(P057) Acute-Phase Response Before Treatment Predicts Radiation Esophagitis in Non–Small-Cell Lung Cancer

April 15, 2014
Oncology, Oncology Vol 28 No 1S, Volume 28, Issue 1S

Radiation esophagitis (RE) represents an inflammatory reaction to radiation therapy (RT). We hypothesized that aspects of the physiologic acute-phase response (APR), specifically increased platelet and decreased hemoglobin levels, predict RE.

Chad Tang, MD, Zhongxing Liao, MD, Yan Zhuang, MD, Lawrence Levy, MS, Chun Hung, BS, Xiaodong Li, MD, Shane Krafft, MS, Mary Martel, PhD, Daniel Gomez, MD, Ritsuko Komaki, MD; UT MD Anderson Cancer Center

Background and Purpose: Radiation esophagitis (RE) represents an inflammatory reaction to radiation therapy (RT). We hypothesized that aspects of the physiologic acute-phase response (APR), specifically increased platelet and decreased hemoglobin levels, predict RE.
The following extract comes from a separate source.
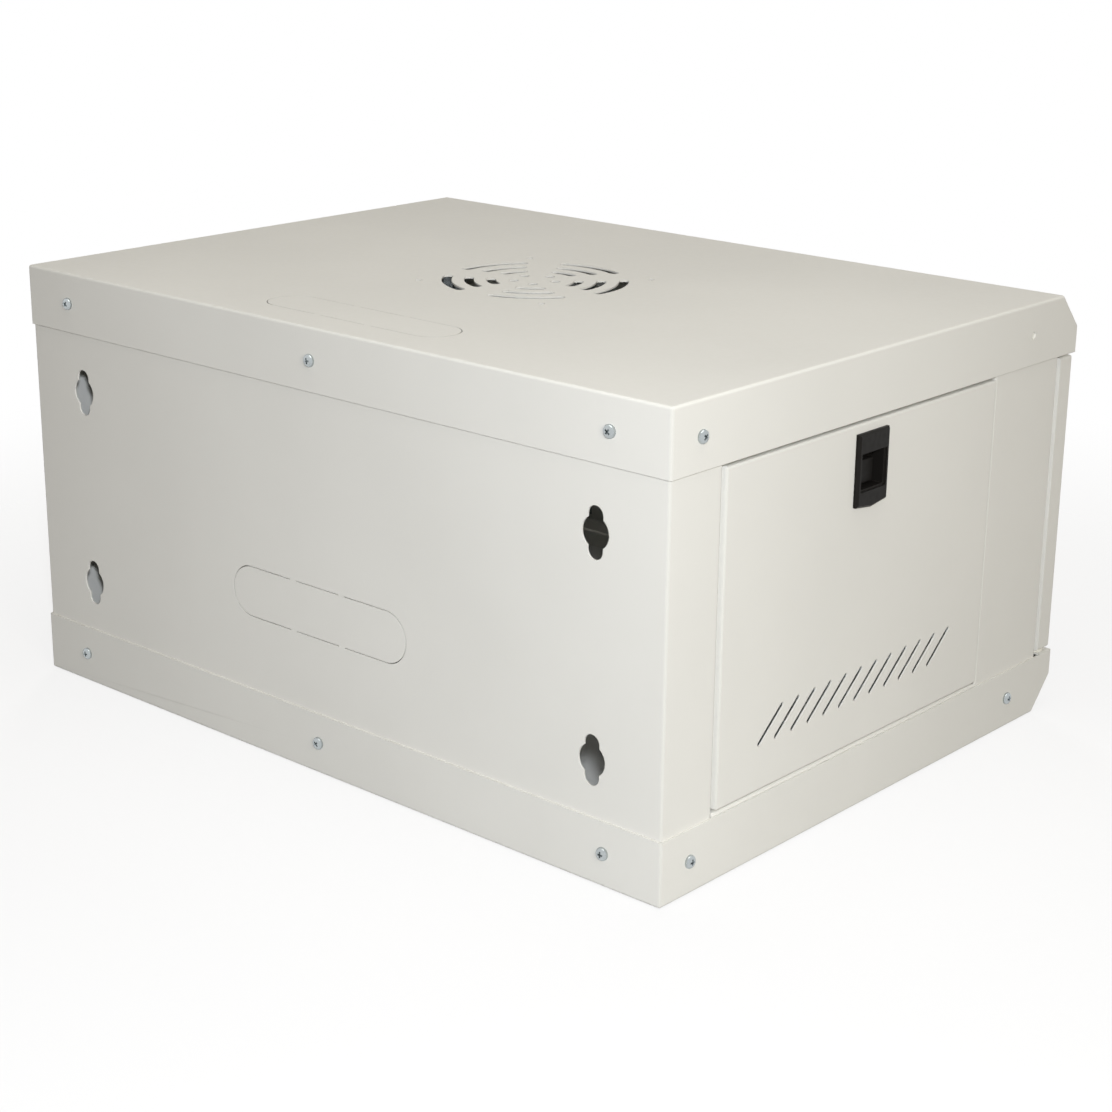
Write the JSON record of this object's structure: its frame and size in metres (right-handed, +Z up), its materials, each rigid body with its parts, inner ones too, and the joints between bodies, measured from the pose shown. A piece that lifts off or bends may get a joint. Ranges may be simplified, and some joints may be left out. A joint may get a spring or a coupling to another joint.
{
  "type": "wall mount network cabinet",
  "caption": "Wall mount 19-inch network cabinet: folded top and bottom covers, glazed lockable front door, vented lift-off side panels with sliding latches, and a fan grille in the top.",
  "frame": {"origin": "middle of the underside of the bottom cover, halfway between the front and rear faces", "axes": "+X along the width, to the right for someone facing the glazed front; +Y from the front towards the wall; +Z up"},
  "size_m": [0.5452, 0.4136, 0.28],
  "materials": {
    "cabinet_paint": "fine-texture powder coat",
    "zinc_steel": "bright zinc plate",
    "black_plastic": "satin moulded",
    "smoked_glass": "smoked, polished, tempered",
    "seal_rubber": "matt",
    "nylon_bush": "satin moulded",
    "chrome_lock": "polished plate"
  },
  "bodies": {
    "cabinet": {"top_cover": "cabinet_paint", "bottom_cover": "cabinet_paint", "rear_panel": "cabinet_paint", "side_frame_left": "cabinet_paint", "side_frame_right": "cabinet_paint", "rack_rail_left": "zinc_steel", "rack_rail_right": "zinc_steel", "support_bar_left_lower": "zinc_steel", "support_bar_left_upper": "zinc_steel", "support_bar_right_lower": "zinc_steel", "support_bar_right_upper": "zinc_steel", "rail_bolts": "zinc_steel", "rail_nuts": "zinc_steel", "bar_screws": "zinc_steel", "bar_nuts": "zinc_steel", "weld_nuts": "zinc_steel", "cover_screws_rear": "zinc_steel", "cover_screws_left": "zinc_steel", "cover_screws_right": "zinc_steel", "earth_stud": "zinc_steel", "earth_nut": "zinc_steel", "upper_pin_bush": "nylon_bush", "lower_pin_bush": "nylon_bush"},
    "door": {"door_frame": "cabinet_paint", "door_glass": "smoked_glass", "door_gasket": "seal_rubber", "glass_clips": "zinc_steel", "glass_clip_studs": "zinc_steel", "glass_clip_nuts": "zinc_steel", "lower_hinge_pin": "zinc_steel", "pin_bracket": "zinc_steel", "pin_spring": "zinc_steel", "lock_housing": "chrome_lock", "lock_nut": "zinc_steel"},
    "hinge_pin": {"upper_hinge_pin": "zinc_steel"},
    "lock": {"lock_barrel": "chrome_lock", "lock_cam": "zinc_steel", "lock_cam_nut": "zinc_steel"},
    "side_panel_left": {"side_panel_left": "cabinet_paint", "latch_housing_left": "black_plastic"},
    "side_panel_right": {"side_panel_right": "cabinet_paint", "latch_housing_right": "black_plastic"},
    "latch_left": {"latch_slider_left": "black_plastic"},
    "latch_right": {"latch_slider_right": "black_plastic"}
  },
  "joints": [
    {"name": "door_swing", "type": "hinge", "parent": "cabinet", "child": "door", "pos_m": [-0.26, -0.197, 0.14], "axis": [0, 0, -1], "range_deg": [0, 180]},
    {"name": "hinge_pin_pull", "type": "slide", "parent": "door", "child": "hinge_pin", "axis": [0, 0, -1], "range_m": [0, 0.007], "stiffness_N_per_m": 300, "springref_m": -0.01, "deforming": ["pin_spring"]},
    {"name": "lock_turn", "type": "hinge", "parent": "door", "child": "lock", "pos_m": [0.239, -0.2, 0.14], "axis": [0, 1, 0], "range_deg": [0, 90]},
    {"name": "side_panel_left_tilt", "type": "hinge", "parent": "cabinet", "child": "side_panel_left", "pos_m": [-0.2696, 0.02365, 0.042], "axis": [0, -1, 0], "range_deg": [0, 30]},
    {"name": "side_panel_right_tilt", "type": "hinge", "parent": "cabinet", "child": "side_panel_right", "pos_m": [0.2696, 0.02365, 0.042], "axis": [0, 1, 0], "range_deg": [0, 30]},
    {"name": "latch_left_slide", "type": "slide", "parent": "side_panel_left", "child": "latch_left", "axis": [0, 0, 1], "range_m": [0, 0.005]},
    {"name": "latch_right_slide", "type": "slide", "parent": "side_panel_right", "child": "latch_right", "axis": [0, 0, 1], "range_m": [0, 0.005]}
  ]
}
Materials and Methods: We retrospectively analyzed 285 patients with non–small-cell lung cancer treated with definitive radiation. The primary analysis was the association of pre-RT lab values with symptomatic (grade ≥ 2) RE. Univariate and stepwise multivariate odds ratios (ORs) were calculated to test associations of clinical and pretreatment lab values with RE. Optimal cutpoints for individual variables and multivariable RE risk stratification groupings were determined via recursive portioning analysis (RPA).

Results: Pretreatment platelet counts were higher and hemoglobin levels were lower in patients who developed RE (P < .05), findings consistent with the APR. Based on these two pretreatment risk factors-high platelets and low hemoglobin-an APR score was defined as 0 (no risk factors), 1 (either risk factor), or 2 (both risk factors). A 1-point increase in APR score was significantly associated with RE in both univariate (OR = 2.3; P = .001) and multivariate (OR = 2.1; P = .002) analyses. Other variables identified on multivariate analysis to be significantly associated with RE include concurrent chemotherapy use (OR = 2.5; P = .008), in addition to mean (OR = 2.3; P = .0004) and max (OR = 2.4; P = .009) esophageal doses. RPA-based RE risk stratification produced three risk groups based on APR score, chemotherapy use, and dosimetric parameters.

Conclusions: Patients exhibiting aspects of the APR prior to RT initiation were more prone to RE development. The APR score may represent a novel metric to predict for RE. We propose a multivariate algorithm incorporating this score.